Variance of Batch processing results
Currently, the summary statistics for indicator values in batch processing are combined by nesting them. For variance, this leads to unexpected results.
normally, you'd estimate the variance as:
$Var(X) = \frac{1} {(N - 1)} \sum(x_i - \overline x)^2$
which we can decompose into
$Var(X) = \frac{\sum(n_i - 1) * s_i^2 + \sum n_i * (m_i - M)^2} {N - 1}$
where
- $n_i$ are the lengths of the batched vectors.
- $s_i^2$ are the variances of the batched vectors.
- $m_i$ are the means of the batched vectors.
- $M$ is the overall mean of the original vector. --> this can be obtained by calculating the weighted mean of the batched vectors
- $N$ is the total size of the original vector.
This works in general, but I have not had a look yet how practical this would be to implement in the package, just wanted to start this issue as a FYI for now.
x <- runif(100)
chunk_size <- 3
x_chunk <- split(x, ceiling(seq_along(x) / chunk_size))

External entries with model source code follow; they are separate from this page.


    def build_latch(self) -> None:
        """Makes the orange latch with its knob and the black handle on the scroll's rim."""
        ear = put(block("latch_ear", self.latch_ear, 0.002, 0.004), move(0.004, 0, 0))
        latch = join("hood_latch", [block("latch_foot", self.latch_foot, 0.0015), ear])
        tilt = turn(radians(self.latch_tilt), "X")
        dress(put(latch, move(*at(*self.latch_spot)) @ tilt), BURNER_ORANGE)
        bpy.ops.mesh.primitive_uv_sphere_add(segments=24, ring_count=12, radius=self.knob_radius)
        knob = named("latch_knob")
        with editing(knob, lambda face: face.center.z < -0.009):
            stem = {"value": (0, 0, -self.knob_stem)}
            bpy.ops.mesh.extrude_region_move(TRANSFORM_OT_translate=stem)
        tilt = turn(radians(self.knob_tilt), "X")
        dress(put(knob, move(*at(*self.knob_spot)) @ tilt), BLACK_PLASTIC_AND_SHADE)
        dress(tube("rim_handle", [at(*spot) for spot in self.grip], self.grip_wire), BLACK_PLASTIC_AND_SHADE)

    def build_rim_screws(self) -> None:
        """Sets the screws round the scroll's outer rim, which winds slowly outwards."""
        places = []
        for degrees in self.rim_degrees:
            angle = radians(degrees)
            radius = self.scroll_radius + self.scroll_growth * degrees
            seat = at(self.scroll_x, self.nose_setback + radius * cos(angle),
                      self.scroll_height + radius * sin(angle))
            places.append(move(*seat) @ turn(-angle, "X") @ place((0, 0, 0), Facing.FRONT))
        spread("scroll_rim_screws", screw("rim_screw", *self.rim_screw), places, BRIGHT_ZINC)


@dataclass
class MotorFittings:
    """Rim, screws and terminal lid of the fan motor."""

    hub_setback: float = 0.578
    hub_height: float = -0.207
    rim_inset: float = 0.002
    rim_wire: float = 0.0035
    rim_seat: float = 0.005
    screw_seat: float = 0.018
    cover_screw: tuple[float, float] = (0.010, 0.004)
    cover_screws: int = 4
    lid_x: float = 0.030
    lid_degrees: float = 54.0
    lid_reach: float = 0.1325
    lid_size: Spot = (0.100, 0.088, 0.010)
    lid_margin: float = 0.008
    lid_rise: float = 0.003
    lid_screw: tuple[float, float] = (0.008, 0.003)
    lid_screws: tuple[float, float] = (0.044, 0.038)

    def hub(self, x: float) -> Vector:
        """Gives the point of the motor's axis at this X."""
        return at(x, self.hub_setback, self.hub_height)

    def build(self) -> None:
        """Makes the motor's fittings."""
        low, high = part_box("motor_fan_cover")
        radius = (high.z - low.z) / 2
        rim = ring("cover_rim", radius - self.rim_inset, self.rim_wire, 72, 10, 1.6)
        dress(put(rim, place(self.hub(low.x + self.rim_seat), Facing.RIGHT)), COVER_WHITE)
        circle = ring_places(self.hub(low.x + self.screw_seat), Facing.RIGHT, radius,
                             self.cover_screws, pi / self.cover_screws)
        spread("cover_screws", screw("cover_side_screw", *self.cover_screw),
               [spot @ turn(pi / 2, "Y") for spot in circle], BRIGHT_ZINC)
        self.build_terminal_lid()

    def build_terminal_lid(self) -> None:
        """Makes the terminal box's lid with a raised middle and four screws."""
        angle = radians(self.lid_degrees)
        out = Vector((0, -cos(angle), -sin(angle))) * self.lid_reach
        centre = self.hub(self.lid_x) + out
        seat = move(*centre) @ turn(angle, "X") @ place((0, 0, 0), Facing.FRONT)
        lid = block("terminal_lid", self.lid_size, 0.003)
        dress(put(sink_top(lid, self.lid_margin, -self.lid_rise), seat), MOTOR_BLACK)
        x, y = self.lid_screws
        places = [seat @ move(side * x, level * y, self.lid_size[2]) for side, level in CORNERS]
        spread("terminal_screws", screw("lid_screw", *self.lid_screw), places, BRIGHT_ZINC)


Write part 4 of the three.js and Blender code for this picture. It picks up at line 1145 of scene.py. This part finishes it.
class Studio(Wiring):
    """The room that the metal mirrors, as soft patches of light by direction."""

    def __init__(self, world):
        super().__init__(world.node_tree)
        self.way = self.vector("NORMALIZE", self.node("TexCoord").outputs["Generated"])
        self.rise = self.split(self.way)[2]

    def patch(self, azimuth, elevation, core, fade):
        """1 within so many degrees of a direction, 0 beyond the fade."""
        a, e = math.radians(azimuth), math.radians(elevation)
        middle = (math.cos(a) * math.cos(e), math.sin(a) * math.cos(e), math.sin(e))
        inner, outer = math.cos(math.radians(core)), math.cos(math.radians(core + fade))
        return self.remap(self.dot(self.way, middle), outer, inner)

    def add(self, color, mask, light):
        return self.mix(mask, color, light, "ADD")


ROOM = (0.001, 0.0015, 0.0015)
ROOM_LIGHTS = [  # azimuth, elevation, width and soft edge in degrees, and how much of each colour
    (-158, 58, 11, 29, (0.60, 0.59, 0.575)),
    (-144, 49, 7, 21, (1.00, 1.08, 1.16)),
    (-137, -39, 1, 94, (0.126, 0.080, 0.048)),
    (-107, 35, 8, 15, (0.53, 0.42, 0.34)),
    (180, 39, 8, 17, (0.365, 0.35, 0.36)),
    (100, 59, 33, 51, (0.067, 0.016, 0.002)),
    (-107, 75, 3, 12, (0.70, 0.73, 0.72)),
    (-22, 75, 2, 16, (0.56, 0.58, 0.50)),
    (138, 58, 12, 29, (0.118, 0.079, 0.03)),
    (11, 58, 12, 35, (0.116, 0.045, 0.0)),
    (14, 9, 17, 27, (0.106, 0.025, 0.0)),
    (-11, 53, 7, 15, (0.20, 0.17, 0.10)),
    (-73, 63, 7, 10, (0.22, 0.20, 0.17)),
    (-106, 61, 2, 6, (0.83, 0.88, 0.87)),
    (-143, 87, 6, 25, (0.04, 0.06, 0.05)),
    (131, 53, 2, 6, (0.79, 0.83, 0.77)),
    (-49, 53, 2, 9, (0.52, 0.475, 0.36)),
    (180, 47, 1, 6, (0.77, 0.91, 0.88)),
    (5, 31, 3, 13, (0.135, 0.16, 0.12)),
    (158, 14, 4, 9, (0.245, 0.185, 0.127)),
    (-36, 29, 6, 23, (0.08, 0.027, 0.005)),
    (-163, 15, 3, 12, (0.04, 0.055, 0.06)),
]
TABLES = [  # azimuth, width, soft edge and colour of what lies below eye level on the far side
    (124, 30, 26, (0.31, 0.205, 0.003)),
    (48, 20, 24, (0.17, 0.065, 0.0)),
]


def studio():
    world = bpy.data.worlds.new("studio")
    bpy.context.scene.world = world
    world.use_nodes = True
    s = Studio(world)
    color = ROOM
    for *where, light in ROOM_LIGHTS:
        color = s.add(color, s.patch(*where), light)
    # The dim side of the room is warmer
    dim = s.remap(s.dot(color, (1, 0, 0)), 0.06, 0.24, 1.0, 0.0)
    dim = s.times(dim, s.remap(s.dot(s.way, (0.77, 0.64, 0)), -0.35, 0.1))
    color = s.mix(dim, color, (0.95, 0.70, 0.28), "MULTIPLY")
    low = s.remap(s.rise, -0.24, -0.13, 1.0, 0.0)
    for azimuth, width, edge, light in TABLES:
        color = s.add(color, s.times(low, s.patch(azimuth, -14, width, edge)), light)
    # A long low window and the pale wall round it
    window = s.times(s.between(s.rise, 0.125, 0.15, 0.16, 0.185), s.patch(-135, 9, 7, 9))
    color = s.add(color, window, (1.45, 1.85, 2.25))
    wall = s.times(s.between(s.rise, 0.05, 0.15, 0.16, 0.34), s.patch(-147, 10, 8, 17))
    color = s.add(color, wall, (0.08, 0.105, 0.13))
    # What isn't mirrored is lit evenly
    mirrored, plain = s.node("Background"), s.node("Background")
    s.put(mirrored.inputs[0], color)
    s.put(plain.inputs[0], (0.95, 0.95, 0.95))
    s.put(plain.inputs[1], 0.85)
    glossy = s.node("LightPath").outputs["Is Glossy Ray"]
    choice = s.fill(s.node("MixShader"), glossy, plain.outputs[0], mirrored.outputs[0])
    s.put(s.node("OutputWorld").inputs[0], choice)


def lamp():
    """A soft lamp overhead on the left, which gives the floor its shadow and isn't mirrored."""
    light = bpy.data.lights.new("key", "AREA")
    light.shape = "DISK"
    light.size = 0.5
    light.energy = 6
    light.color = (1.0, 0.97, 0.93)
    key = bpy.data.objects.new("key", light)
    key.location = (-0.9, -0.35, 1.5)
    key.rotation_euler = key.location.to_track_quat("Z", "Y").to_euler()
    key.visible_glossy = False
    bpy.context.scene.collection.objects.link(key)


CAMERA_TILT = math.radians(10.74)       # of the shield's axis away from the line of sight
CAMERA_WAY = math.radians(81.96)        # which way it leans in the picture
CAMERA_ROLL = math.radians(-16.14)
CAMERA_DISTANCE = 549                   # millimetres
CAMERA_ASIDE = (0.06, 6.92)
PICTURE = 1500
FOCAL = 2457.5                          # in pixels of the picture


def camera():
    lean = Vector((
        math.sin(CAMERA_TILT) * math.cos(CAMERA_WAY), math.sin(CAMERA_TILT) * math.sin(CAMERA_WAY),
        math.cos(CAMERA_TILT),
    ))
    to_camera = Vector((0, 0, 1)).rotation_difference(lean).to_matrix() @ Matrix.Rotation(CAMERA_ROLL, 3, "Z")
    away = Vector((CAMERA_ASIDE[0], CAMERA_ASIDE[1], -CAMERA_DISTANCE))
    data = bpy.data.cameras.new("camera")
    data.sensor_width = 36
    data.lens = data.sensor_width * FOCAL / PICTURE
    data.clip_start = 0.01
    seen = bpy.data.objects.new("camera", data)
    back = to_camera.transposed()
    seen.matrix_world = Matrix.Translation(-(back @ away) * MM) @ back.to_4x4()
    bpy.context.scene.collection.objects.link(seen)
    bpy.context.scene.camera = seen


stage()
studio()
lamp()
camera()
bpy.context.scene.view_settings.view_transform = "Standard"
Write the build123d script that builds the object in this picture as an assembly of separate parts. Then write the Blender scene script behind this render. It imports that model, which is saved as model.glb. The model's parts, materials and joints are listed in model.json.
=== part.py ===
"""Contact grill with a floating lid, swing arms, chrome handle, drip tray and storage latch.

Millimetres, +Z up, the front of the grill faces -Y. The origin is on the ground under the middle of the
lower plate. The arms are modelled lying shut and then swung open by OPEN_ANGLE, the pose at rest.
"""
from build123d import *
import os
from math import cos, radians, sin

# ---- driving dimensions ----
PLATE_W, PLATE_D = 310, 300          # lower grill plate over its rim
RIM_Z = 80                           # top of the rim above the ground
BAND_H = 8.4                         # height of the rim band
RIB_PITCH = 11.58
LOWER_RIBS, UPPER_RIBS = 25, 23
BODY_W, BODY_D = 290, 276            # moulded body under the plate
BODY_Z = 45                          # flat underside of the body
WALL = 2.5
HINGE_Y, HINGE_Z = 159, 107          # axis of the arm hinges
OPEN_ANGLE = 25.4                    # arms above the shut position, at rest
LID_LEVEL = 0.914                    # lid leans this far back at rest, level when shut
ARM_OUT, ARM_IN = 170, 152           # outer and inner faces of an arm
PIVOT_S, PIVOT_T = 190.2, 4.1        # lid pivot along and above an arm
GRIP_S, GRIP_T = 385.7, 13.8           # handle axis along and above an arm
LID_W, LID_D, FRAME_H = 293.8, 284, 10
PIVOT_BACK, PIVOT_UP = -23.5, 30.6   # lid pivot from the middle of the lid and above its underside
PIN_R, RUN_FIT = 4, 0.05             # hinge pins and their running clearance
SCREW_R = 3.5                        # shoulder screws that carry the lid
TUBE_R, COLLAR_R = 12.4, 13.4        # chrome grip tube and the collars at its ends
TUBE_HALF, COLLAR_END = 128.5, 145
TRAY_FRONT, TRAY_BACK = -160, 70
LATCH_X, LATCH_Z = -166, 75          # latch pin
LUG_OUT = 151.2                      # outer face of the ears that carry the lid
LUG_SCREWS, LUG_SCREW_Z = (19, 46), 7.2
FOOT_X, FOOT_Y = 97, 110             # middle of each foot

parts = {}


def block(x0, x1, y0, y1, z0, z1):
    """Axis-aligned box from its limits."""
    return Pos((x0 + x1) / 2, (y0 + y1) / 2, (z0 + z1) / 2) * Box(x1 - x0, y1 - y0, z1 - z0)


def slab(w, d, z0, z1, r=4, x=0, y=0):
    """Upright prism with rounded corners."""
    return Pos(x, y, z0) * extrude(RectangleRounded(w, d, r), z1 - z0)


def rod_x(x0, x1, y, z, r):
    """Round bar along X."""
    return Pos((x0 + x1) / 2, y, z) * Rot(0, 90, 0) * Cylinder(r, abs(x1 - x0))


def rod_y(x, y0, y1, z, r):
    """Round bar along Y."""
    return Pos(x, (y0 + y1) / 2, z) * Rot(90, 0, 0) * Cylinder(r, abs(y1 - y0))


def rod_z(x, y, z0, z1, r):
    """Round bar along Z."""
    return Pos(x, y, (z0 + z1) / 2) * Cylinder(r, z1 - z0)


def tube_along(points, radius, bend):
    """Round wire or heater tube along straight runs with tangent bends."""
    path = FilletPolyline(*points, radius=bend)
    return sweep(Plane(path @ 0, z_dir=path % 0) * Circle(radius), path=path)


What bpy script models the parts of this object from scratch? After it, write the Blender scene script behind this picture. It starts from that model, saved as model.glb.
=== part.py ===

n_i <- sapply(x_chunk, length)
s_i2 <- sapply(x_chunk, var)
m_i <- sapply(x_chunk, mean)
N <- sum(n_i)
M <- sum((n_i * m_i)) / N
chunked_var <- (sum((n_i - 1) * s_i2, na.rm = TRUE) + sum(n_i * (m_i - M)^2, na.rm = TRUE)) / (N - 1)
testthat::expect_equal(
var(x),
chunked_var
)
Thank you for looking into this! I suppose the right place to hook up a function like this to aggregate chunks is here
https://github.com/mapme-initiative/mapme.biodiversity/blob/f92256e727d92ea816e558d8b9cb890c41e3c85f/R/chunking.R#L130-L144
Thanks, this is the place I was looking for. Before I start on this, should I wait for your performance branches to be merged? I don't think it would cause too much friction, actually.
No, please go ahead and open an PR if you are ready.